Everyone else in the company is a level one character. Before each mission (and a mission could extend more than one scenario) the players choose their characters. The rest of the company could be precisely defined, or just made as needed, whichever the players want (but it would probably be prudent to have a spare or two set up beforehand if we go with the lethal nature). You choose your character, even one of the higher level head honchos, and play the scenario or arc of scenarios with those characters. If someone dies, you send for reinforcements. If everyone lives, huzzah! Loot is communal and shared by the company, so you'll always have access to that +1 longsword (no need for character wills like in earlier editions of the game).
This style of game would be more hostile to life than Pathfinder normally is. Save or die effects would exist. A trap might kill or maim your character on a failed save. A pit of acid might fuck up your Charisma a bit or a called shot to your back might cause Strength damage. Most of this would be resolved with Rule 0, i.e. because I say so and think it makes sense and want to add lethality to the campaign.
Now, you have what is essentially a limitless number of troops and you can send for reinforcements. So maybe you start thinking you can tackle scenarios like they did the Tomb of Horrors back in the day and just herd bodies (the folktales say sometimes this was goats and chickens and stuff, other times it is hirelings) at it to set off all the nastiness and pick up what is left after all the traps have been tripped. Smart move. However, as members die, you'll need more recruits to fill the ranks and new recruits will start back at level one. Leveling will be handled kind of oddly. Everyone gains experience points at the end of an adventure. So if the scenario nets you 5000 experience points and there are five players, you add the 1000 experience points to the command structure's experience point total, the rookies, everyone's total. It makes for a bit of bookwork remembering who is at what level (more of just a list really), but I'm ok with handling that, as it offers incentive to keep your company from having their lives spent like currency to trip traps or something. I'm also thinking of something like a reputation meter for the mercenary company that affects a die roll to determine how many bored adolescents sick of plowing fields decide that it'd be cool to be all scarred and tough and whatnot.

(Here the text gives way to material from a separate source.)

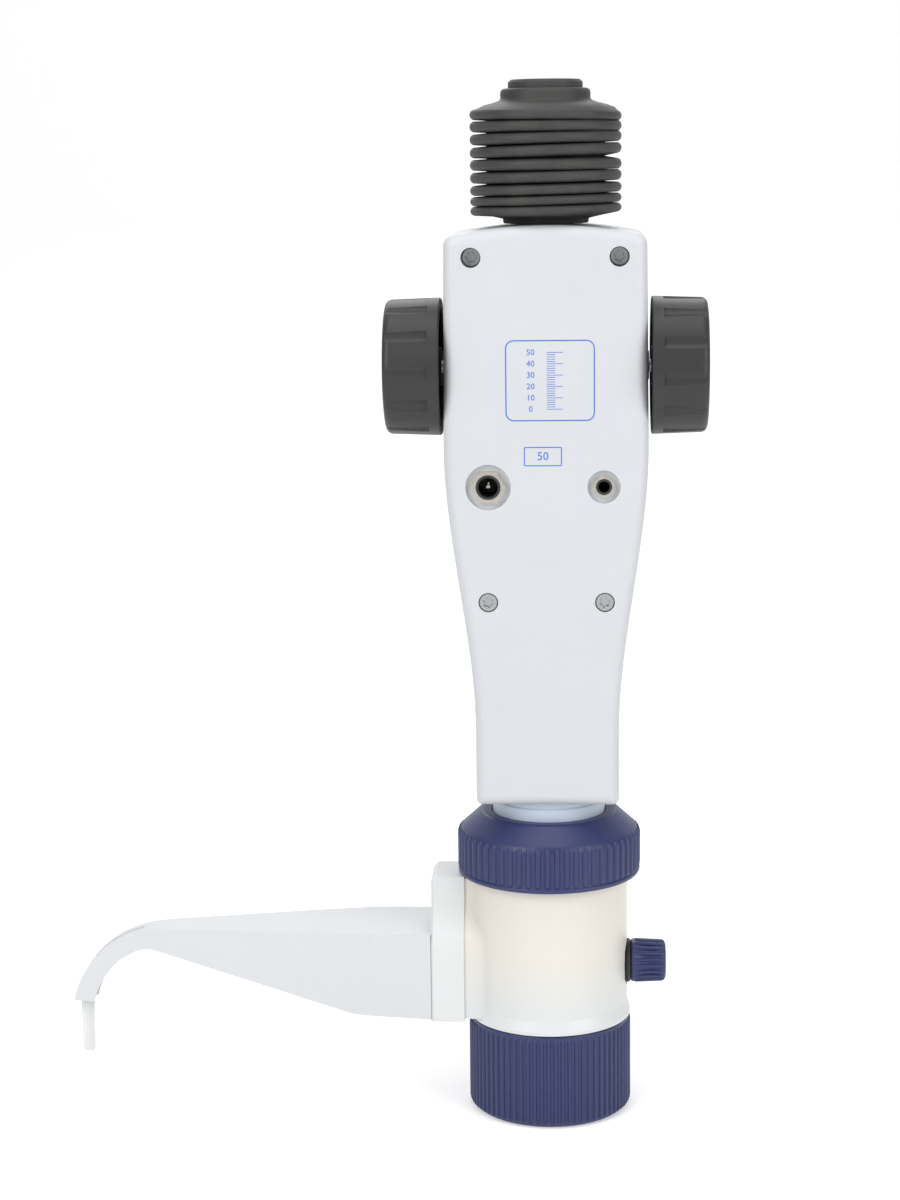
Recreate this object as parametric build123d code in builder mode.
from build123d import *
import math
import os

os.makedirs("parts", exist_ok=True)

# Bottle-top burette in millimetres. The origin is the centre of the bottle nut's
# open end, +Z runs up the burette, the arm points to +X and the rear faces +Y.

# Fits and gaps
running = 0.05  # a shaft in its bearing, per side
loose = 0.2  # a piece that turns or slides freely, per side
rest_gap = 0.3  # two bodies laid near each other
glue = 0.02  # two pieces of one body fitted together

# Bottle nut for a GL 45 thread, and its retaining ring
nut_bore = 22.7
nut_wall = 4.05
nut_height = 31.3
nut_lip = 4.0
nut_thread = 20.5
nut_relief_depth = 0.7
nut_ribs = 72
nut_rib_depth = 0.6
nut_corner = 2.2
ring_gap = 0.9
ring_step = 1.4
ring_height = 5.0
neck_wall = 3.4
gasket_height = 1.0

# Valve block
block_radius = 25.6
block_height = 48.6
block_flare = 1.0
block_flare_height = 4.5
thread_step = 0.6
thread_neck_height = 12.9
inlet_cavity_radius = 9.5
inlet_cavity_height = 9.0
channel_radius = 1.5
feed_radius = 3.0

# Ball valves
ball_radius = 3.0
ball_lift = 1.2
ball_room_radius = 3.6
ball_port = 2.0
cage_port = 2.4
nipple_radius = 4.0
nipple_length = 8.4
inlet_body_radius = 7.0
inlet_body_height = 12.0
seat_depth = 4.0
outlet_body_radius = 8.0
outlet_body_length = 18.6
outlet_depth = 10.6
outlet_rise = 24.5
outlet_port = 1.2
outlet_channel_drop = 6.0
outlet_axis_drop = 3.8

# Vent plug on the block's side
vent_rise = 17.4
vent_thread_radius = 4.0
vent_face_depth = 0.8
vent_knob_radius = 7.4
vent_knob_end_radius = 6.7
vent_knob_length = 11.4
vent_shank = 12.0
vent_ribs = 20
vent_rib_depth = 0.45
seal_thickness = 2.0
seal_middle_radius = 6.2

# Union nut
union_wall = 4.9
union_height = 20.8
union_skirt = 13.9
union_lip = 3.1
union_lip_width = 4.0
union_ribs = 60
union_rib_depth = 0.6
union_rim = 1.5

# Measuring cylinder, its collar, the piston and its rod
bore_radius = 15.0
glass_wall = 2.0
glass_seat = 6.2
glass_seal_height = 1.0
collar_wall = 1.3
collar_flange_gap = 0.6
collar_flange_height = 4.5
collar_head_height = 2.4
collar_neck = 6.2
collar_groove = 0.5
stroke = 70.7
piston_height = 10.0
piston_floor = 3.0
piston_seal_height = 5.0
rod_radius = 5.5
rod_flat = 1.5

# Bracket between the block and the arm
boss_reach = 2.0
bracket_depth = 10.9
bracket_rise = 1.1
bracket_gap = 0.3
bracket_half = 15.7
bracket_neck_half = 9.0
bracket_neck_height = 8.6
bracket_curve = 13.0

# Discharge arm, its tube and its nozzle
arm_reach = 120.3
arm_over_tube = 5.9
arm_wall = 1.6
arm_half = 15.4
arm_tip_half = 4.3
arm_shoulder = 19.5
arm_foot_length = 25.7
arm_foot_rise = 1.3
hook_length = 30.8
hook_bend_drop = 1.7
hook_depth = 7.3
hook_drop = 27.0
hook_width = 6.8
hook_wall = 0.8
hook_slot = 17.0
hook_slot_width = 1.2
tube_radius = 1.5
tube_bore = 0.8
tube_grip = 3.6
nozzle_length = 19.0
nozzle_grip = 5.0
nozzle_radius = 2.3
nozzle_end_radius = 2.0
nozzle_inset = 3.8

# Gear train
pressure_angle = math.radians(25)
fine_module = 0.5
axle_teeth = 13
reduction_teeth = 52
rack_module = 0.8
rack_pinion_teeth = 14
backlash = 0.12
gear_width = 3.0
gear_gap = 2.0
rack_pinion_width = 8.0
layshaft_radius = 2.0

# Gear frame
frame_over_glass = 25.0
axle_over_frame_foot = 52.7
frame_over_axle = 16.3
frame_plate = 2.0
frame_front = -8.0
frame_gap = 4.0
guide_height = 6.0
foot_radius = 3.0
foot_thickness = 2.0

# Housing
wall = 2.4
crown_over_axle = 44.1
crown_rise = 3.2
side_room = 2.05
depth_room = 2.3
gear_room = 0.8
front_swell = 4.0
housing_half = 31.9
crown_draft = 0.6
taper_foot = 24.0
taper_under_axle = 25.7
slope_under_keys = 21.0
slope_height = 55.0
edge_round = 3.6
floor_round = 2.0

# Housing screws
screw_head_radius = 3.1
screw_head_height = 2.4
screw_radius = 1.25
screw_length = 20.0
screw_post_radius = 3.6
top_screw_inset = 8.5
top_screw_drop = 9.6
top_screw_depth = 5.0
low_screw_inset = 4.5
low_screw_drop = 36.4
low_screw_depth = 0.3

# Sockets in the rear wall
socket_x = 18.0
socket_drop = 36.3
socket_recess = 1.6
socket_flange = 1.2
dc_recess_radius = 7.1
dc_barrel_radius = 3.87
dc_bore_radius = 3.12
dc_bore_depth = 11.3
dc_proud = 0.3
dc_pin_radius = 0.85
dc_nut_flats = 9.8
dc_nut_height = 1.8
data_recess_radius = 5.15
data_barrel_radius = 2.5
data_bore_radius = 1.8
data_bore_depth = 14.0
data_nut_radius = 3.45
data_nut_height = 1.5

# Handwheels and their axle
axle_radius = 2.0
axle_inset = 6.4
wheel_radius = 21.6
wheel_draft = 0.5
wheel_gap = 1.0
wheel_width = 17.5
wheel_web = 3.2
wheel_rim = 3.4
wheel_hub_radius = 6.0
wheel_corner = 2.2
wheel_screw_depth = 2.5
wheel_flutes = 12
flute_radius = 3.6
flute_depth = 1.0
flute_start = 3.6
bush_radius = 4.5
bush_flange_radius = 6.0
bush_flange = 1.5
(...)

As way of also instilling this, and to compensate for the excess gear that piles up from it being picked up by newer members when older members die, I would also keep the difficulty increasing, so if you spend lives stupidly and have to rebuild the company from a bunch of levels one characters, you could end up facing CR 6 enemies. Hopefully you are lucky and had a pile of left over loot and cash in the coffers to compensate.
I can see this kind of campaign style having a lot of merits for our group. Eric can use the benchwarmers to do crafting, Lance can enjoy the lethality reminiscent of earlier editions, and Jason could do some management style stuff that he seems to enjoy in our Orcunraytrel campaign. For instance, the mercenary company can operate out of their own fortress or city or something of that nature. Cary seems to like being the talking man of the group, so perhaps he would enjoy some of the more talking aspects of managing a mercenary company, bargaining with potential employers and that sort of thing (Cary, if you're reading this, sorry, I don't talk with you enough to really know what you especially like about your DnD).

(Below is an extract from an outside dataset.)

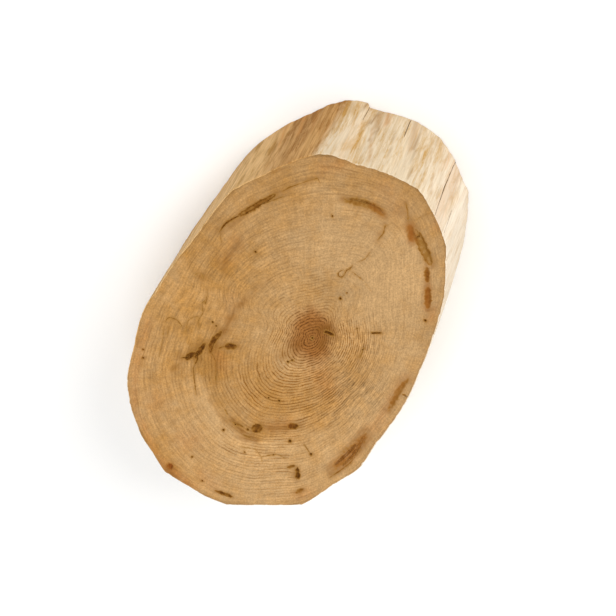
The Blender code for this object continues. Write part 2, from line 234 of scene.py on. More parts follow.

Part of this campaign concept is inspired by my love of Glen Cook's The Black Company novels. Those are some really really great books with lots of cool and fun characters in them. Man, I should reread them some time. Reading those books you get the sense that though the company as a whole is ancient and all of the current members have no relation whatsoever to the founders, there is still an element of pride in their traditions and the survival of the company as a whole. That would be kind of what I am going for, pride in the company and their reputation, rather than how much you like each of your individual characters. There would be a focus on the glory of that company, rather than how much loot and experience points your character can amass. I dunno, I was talking with Lance and got to thinking and kind of thought this would be a neat campaign concept.